Citation : 2025 Latest Caselaw 5483 Jhar
Judgement Date : 4 September, 2025

Jharkhand High Court

Icici Lombard General Insurance ... vs Shila Devi on 4 September, 2025

                                                       2025:JHHC:26824




      IN THE HIGH COURT OF JHARKHAND AT RANCHI
                        M.A. No. 120 of 2012
                          ---------
     ICICI Lombard General Insurance Company Limited, having its
     office at Zenity House, Keshavrao, Khadey Marge, Opposite
     Race Course, Mahalaxmi, Mumbai-400034, through its
     Manager (Legal) Rajesh Kumar Satopathy, son of Late Govinda
     Chandra Satopathy, P.O. & P.S.-CDA, District-Cuttak.
                                                   ... ... Appellant
                           Versus
      1. Shila Devi, wife of Late Kailash Singh;
      2. Priti Kumari, daughter of Late Kailash Singh;
      3. Niraj Kumar Singh, son of Late Kailash Singh;
      4. Lalpari Devi, mother of Late Kailash Singh;
          All residents of Sector-IX/C, Qr. No.1112, P.O.-Section-IX,
     P.S.-Harla, District-Bokaro.      ........ Claimants/Respondents

     5. Amlesh Kumar Singh, son of Late Punyadeo Singh, resident
     of Gujarat Colony Chas, near-St. Mary's School, P.O. & P.S.-
     Chas, District - Bokaro.                ... ... Respondent
                        ---------

          For the Appellant     : Mrs. Swati Shalini, Advocate
          For the Res. Nos.1-4 : Mr.
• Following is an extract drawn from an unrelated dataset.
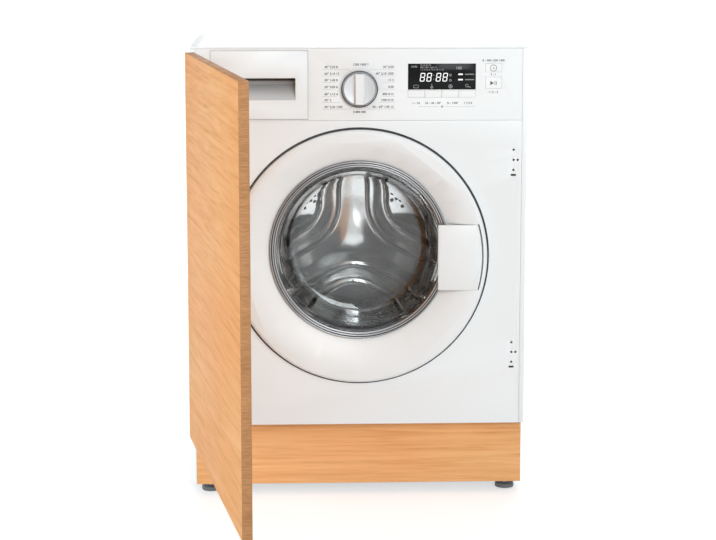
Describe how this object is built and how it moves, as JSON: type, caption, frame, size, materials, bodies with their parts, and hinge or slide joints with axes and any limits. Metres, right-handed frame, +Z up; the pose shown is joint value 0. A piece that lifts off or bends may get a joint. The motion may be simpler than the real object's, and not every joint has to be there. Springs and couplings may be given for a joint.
{
  "type": "built-in washing machine",
  "caption": "White front-loading washing machine behind an oak decor door, with a round glass porthole, programme knob, detergent drawer, oak plinth and levelling feet.",
  "frame": {"origin": "on the floor, under the middle of the whole object's footprint with its decor door open", "axes": "+Z up, +Y from the white front to the back, +X to the right of a person facing the front"},
  "size_m": [0.6031, 1.1452, 0.82],
  "materials": {
    "white_enamel": "smooth white stove enamel",
    "zinc_sheet": "dull zinc-coated sheet",
    "white_fascia": "satin white moulding",
    "white_ring": "satin white moulding",
    "silver_trim": "satin silver plating",
    "door_glass": "clear pressed glass",
    "display_black": "polished black window",
    "key_white": "satin white moulding",
    "knob_silver": "satin silver paint",
    "stainless": "bright stainless sheet",
    "tray_white": "plain white moulding",
    "inner_plastic": "plain grey moulding",
    "circuit": "green circuit board",
    "grey_rubber": "soft grey rubber",
    "black_rubber": "black rubber",
    "cast_iron": "rough cast surface",
    "cast_aluminium": "as cast",
    "steel": "plain steel",
    "hinge_nickel": "satin nickel plating",
    "foot_grey": "dark grey pad under a plated stem",
    "oak": "reddish oak veneer, satin lacquer"
  },
  "bodies": {
    "casing": {"side_panel_right": "white_enamel", "side_panel_left": "white_enamel", "top_cover": "white_enamel", "front_panel": "white_enamel", "rear_panel": "zinc_sheet", "rear_access_cover": "zinc_sheet", "base_tray": "zinc_sheet", "plinth_board": "oak", "rear_fittings": "inner_plastic", "control_fascia": "white_fascia", "display_window": "display_black", "control_board": "circuit", "dispenser_housing": "tray_white", "inlet_valve": "inner_plastic", "water_hoses": "grey_rubber", "drain_pump": "inner_plastic", "drain_hoses": "grey_rubber", "tub_front": "inner_plastic", "tub_rear": "inner_plastic", "door_gasket": "grey_rubber", "counterweights": "cast_iron", "suspension_springs": "steel", "shock_absorbers": "steel", "heating_element": "steel", "drum_bearings": "steel", "shaft_seal": "black_rubber", "motor_housing": "cast_aluminium", "drive_belt": "black_rubber", "porthole_hinge_bracket": "hinge_nickel", "door_lock": "inner_plastic", "decor_hinge_arms": "hinge_nickel"},
    "decor_door": {"decor_panel": "oak", "decor_hinge_cups": "hinge_nickel"},
    "porthole_door": {"door_outer_ring": "white_ring", "door_inner_ring": "white_ring", "door_glass": "door_glass", "glass_trim_ring": "silver_trim", "door_hinge_arm": "hinge_nickel"},
    "door_handle_flap": {"door_handle": "white_ring"},
    "door_latch": {"latch_hook": "steel"},
    "drawer": {"drawer_front": "white_fascia", "drawer_tray": "tray_white"},
    "knob": {"programme_knob": "knob_silver"},
    "drum": {"drum_shell": "stainless", "drum_rear_wall": "stainless", "drum_lifters": "stainless", "drum_spider": "cast_aluminium", "drum_pulley": "cast_aluminium"},
    "motor_rotor": {"motor_pulley": "steel"},
    "lint_filter": {"pump_filter": "inner_plastic"},
    "option_key_1": {"key_1": "key_white"},
    "option_key_2": {"key_2": "key_white"},
    "option_key_3": {"key_3": "key_white"},
    "option_key_4": {"key_4": "key_white"},
    "power_key": {"power_button": "key_white"},
    "start_key": {"start_button": "key_white"},
    "levelling_foot_front_left": {"foot_front_left": "foot_grey"},
    "levelling_foot_front_right": {"foot_front_right": "foot_grey"},
    "levelling_foot_rear_left": {"foot_rear_left": "foot_grey"},
    "levelling_foot_rear_right": {"foot_rear_right": "foot_grey"}
  },
  "joints": [
    {"name": "decor_door_hinge", "type": "hinge", "parent": "casing", "child": "decor_door", "pos_m": [-0.288, 0.00655, 0.445], "axis": [0, 0, -1], "range_deg": [-79.5, 15.5]},
    {"name": "porthole_door_hinge", "type": "hinge", "parent": "casing", "child": "porthole_door", "pos_m": [-0.238, 0.02055, 0.445], "axis": [0, 0, -1], "range_deg": [0, 80]},
    {"name": "handle_pull", "type": "hinge", "parent": "porthole_door", "child": "door_handle_flap", "pos_m": [0.204, 0.01855, 0.4445], "axis": [0, 0, 1], "range_deg": [0, 16], "stiffness_Nm_per_rad": 2, "springref_deg": -8.59},
    {"name": "latch_turn", "type": "hinge", "parent": "porthole_door", "child": "door_latch", "pos_m": [0.196, 0.03355, 0.445], "axis": [0, 0, 1], "range_deg": [0, 10]},
    {"name": "drawer_slide", "type": "slide", "parent": "casing", "child": "drawer", "axis": [0, -1, 0], "range_m": [0, 0.15]},
    {"name": "programme_turn", "type": "hinge", "parent": "casing", "child": "knob", "pos_m": [0, 0.02855, 0.745], "axis": [0, 1, 0], "continuous": true},
    {"name": "drum_turn", "type": "hinge", "parent": "casing", "child": "drum", "pos_m": [0, 0.28855, 0.415], "axis": [0, 1, 0], "continuous": true},
    {"name": "rotor_turn", "type": "hinge", "parent": "casing", "child": "motor_rotor", "pos_m": [0.11, 0.47855, 0.105], "axis": [0, 1, 0], "continuous": true},
    {"name": "filter_turn", "type": "hinge", "parent": "casing", "child": "lint_filter", "pos_m": [0.215, 0.10355, 0.08], "axis": [0, -1, 0], "range_deg": [0, 90]},
    {"name": "option_key_1_press", "type": "slide", "parent": "casing", "child": "option_key_1", "axis": [0, 1, 0], "range_m": [0, 0.0012], "stiffness_N_per_m": 900, "springref_m": -0.0006},
    {"name": "option_key_2_press", "type": "slide", "parent": "casing", "child": "option_key_2", "axis": [0, 1, 0], "range_m": [0, 0.0012], "stiffness_N_per_m": 900, "springref_m": -0.0006},
    {"name": "option_key_3_press", "type": "slide", "parent": "casing", "child": "option_key_3", "axis": [0, 1, 0], "range_m": [0, 0.0012], "stiffness_N_per_m": 900, "springref_m": -0.0006},
    {"name": "option_key_4_press", "type": "slide", "parent": "casing", "child": "option_key_4", "axis": [0, 1, 0], "range_m": [0, 0.0012], "stiffness_N_per_m": 900, "springref_m": -0.0006},
    {"name": "power_key_press", "type": "slide", "parent": "casing", "child": "power_key", "axis": [0, 1, 0], "range_m": [0, 0.0012], "stiffness_N_per_m": 900, "springref_m": -0.0006},
    {"name": "start_key_press", "type": "slide", "parent": "casing", "child": "start_key", "axis": [0, 1, 0], "range_m": [0, 0.0012], "stiffness_N_per_m": 900, "springref_m": -0.0006},
    {"name": "foot_front_left_screw", "type": "slide", "parent": "casing", "child": "levelling_foot_front_left", "axis": [0, 0, -1], "range_m": [0, 0.01]},
    {"name": "foot_front_right_screw", "type": "slide", "parent": "casing", "child": "levelling_foot_front_right", "axis": [0, 0, -1], "range_m": [0, 0.01]},
    {"name": "foot_rear_left_screw", "type": "slide", "parent": "casing", "child": "levelling_foot_rear_left", "axis": [0, 0, -1], "range_m": [0, 0.01]},
    {"name": "foot_rear_right_screw", "type": "slide", "parent": "casing", "child": "levelling_foot_rear_right", "axis": [0, 0, -1], "range_m": [0, 0.01]}
  ],
  "couplings": [
    {"joint": "latch_turn", "follows": "handle_pull", "ratio": 0.625},
    {"joint": "rotor_turn", "follows": "drum_turn", "ratio": 14}
  ]
}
Vivek Sharma, Advocate
          For the Res. No.5     : Mr. Manoj Kumar Choubey, Advocate
                         ---------

                        PRESENT
          HON'BLE MR. JUSTICE ARUN KUMAR RAI

                        JUDGMENT

C.A.V. on 09.05.2025 Pronounced on 04.09.2025

1. Heard Mrs. Swati Shalini, learned counsel appearing on behalf of the appellant and Mr. Vivek Sharma, learned counsel for the respondent nos. 1 to 4 (claimants) as well as Mr. Manoj Kumar Choubey, learned counsel appearing on behalf of the respondent no.5 (owner of the vehicle).
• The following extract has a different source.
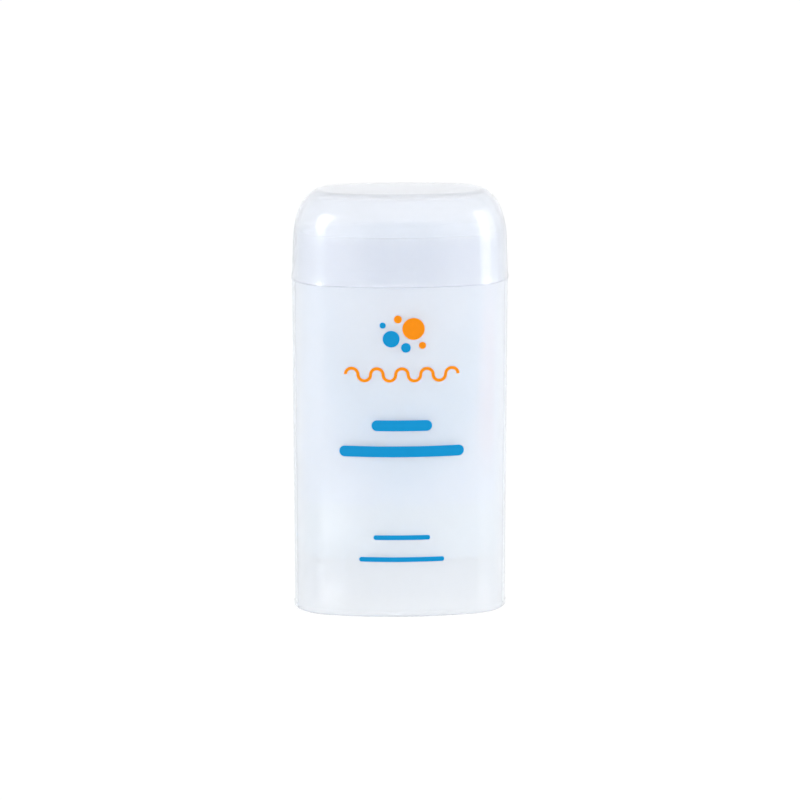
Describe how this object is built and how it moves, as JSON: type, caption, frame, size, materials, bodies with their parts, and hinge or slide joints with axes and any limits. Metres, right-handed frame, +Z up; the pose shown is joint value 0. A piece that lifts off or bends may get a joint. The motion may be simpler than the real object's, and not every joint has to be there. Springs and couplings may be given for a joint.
{
  "type": "deodorant stick",
  "caption": "Oval push-up stick in a translucent plastic barrel, open at the base for a fingertip, with a sliding elevator, a cast stick and a lift-off cap.",
  "frame": {"origin": "centre of the base, on the surface that the stick stands on", "axes": "+Z up along the stick to the cap, +X to the right across its width, and the printed front faces -Y"},
  "size_m": [0.049, 0.025, 0.0962],
  "materials": {
    "frosted_barrel": "translucent polypropylene with a fine satin mould finish",
    "orange_ink": "screen-printed ink",
    "blue_ink": "screen-printed ink",
    "elevator_plastic": "translucent polypropylene",
    "cast_stick": "waxy, slightly cloudy cast stick",
    "clear_cap": "smooth translucent polypropylene"
  },
  "bodies": {
    "barrel": {"barrel": "frosted_barrel", "print_orange": "orange_ink", "print_blue": "blue_ink"},
    "stick": {"elevator": "elevator_plastic", "product_stick": "cast_stick"},
    "cap": {"cap": "clear_cap"}
  },
  "joints": [
    {"name": "stick_push", "type": "slide", "parent": "barrel", "child": "stick", "axis": [0, 0, 1], "range_m": [0, 0.06]},
    {"name": "cap_lift", "type": "slide", "parent": "stick", "child": "cap", "axis": [0, 0, 1], "range_m": [0, 0.04]}
  ]
}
2. The instant miscellaneous appeal is preferred against the award dated 02.05.2012 passed by learned Principal District Judge-cum-Motor Accident Claim Tribunal, Bokaro in

2025:JHHC:26824

M.V. Claim Case No.04/2011 whereby and whereunder, the learned Tribunal has awarded a sum of Rs.16,01,600/- with interest thereon at the rate of 6% per annum from the date of filing the case till its realization and directed the insurance company to pay the compensation amount within a month to the claimants from the date of award.

3. The brief facts of the case are that, on 01.11.2010, the deceased, namely, Kailash Singh was going to his native village from Bokaro on TVS Motorcycle bearing registration no. JH09M 9313 which was knocked down from the backside by the unknown truck near Koderma Ghati and Kailash Singh succumbed to injury. An F.I.R. regarding aforesaid incident was lodged being Koderma P.S. Case No. 421/2010 under Sections 279 and 304-A of I.P.C.

4. Thereafter, the claimants filed an application under Section 166 of Motor Vehicles Act (M.V. Act) arraying owner of the vehicle having registration no. JH09M 9313 and insurer of the said motorcycle as non-applicants/respondents.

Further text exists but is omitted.